───── DATASET EXCERPT

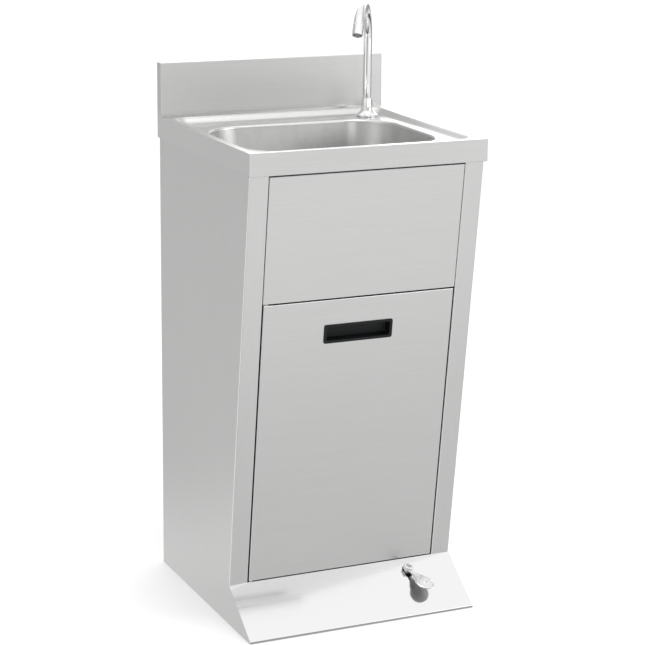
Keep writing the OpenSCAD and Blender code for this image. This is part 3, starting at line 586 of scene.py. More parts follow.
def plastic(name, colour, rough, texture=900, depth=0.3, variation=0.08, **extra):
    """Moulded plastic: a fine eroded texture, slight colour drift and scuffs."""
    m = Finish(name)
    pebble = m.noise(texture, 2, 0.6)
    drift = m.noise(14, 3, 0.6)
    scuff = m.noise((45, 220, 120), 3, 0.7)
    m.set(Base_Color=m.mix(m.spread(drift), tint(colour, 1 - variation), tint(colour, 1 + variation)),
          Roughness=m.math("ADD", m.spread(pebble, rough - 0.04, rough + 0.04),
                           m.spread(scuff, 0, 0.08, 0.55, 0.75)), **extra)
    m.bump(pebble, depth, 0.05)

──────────

__TASK REQUIREMENTS__
Produce an exact copy of the whole listing.

__ANSWER FOR THE TASK__
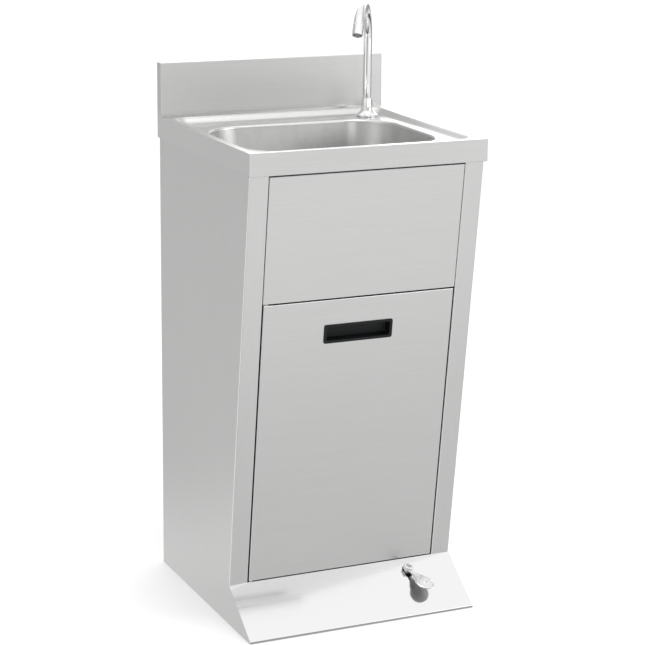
Keep writing the OpenSCAD and Blender code for this image. This is part 3, starting at line 586 of scene.py. More parts follow.
def plastic(name, colour, rough, texture=900, depth=0.3, variation=0.08, **extra):
    """Moulded plastic: a fine eroded texture, slight colour drift and scuffs."""
    m = Finish(name)
    pebble = m.noise(texture, 2, 0.6)
    drift = m.noise(14, 3, 0.6)
    scuff = m.noise((45, 220, 120), 3, 0.7)
    m.set(Base_Color=m.mix(m.spread(drift), tint(colour, 1 - variation), tint(colour, 1 + variation)),
          Roughness=m.math("ADD", m.spread(pebble, rough - 0.04, rough + 0.04),
                           m.spread(scuff, 0, 0.08, 0.55, 0.75)), **extra)
    m.bump(pebble, depth, 0.05)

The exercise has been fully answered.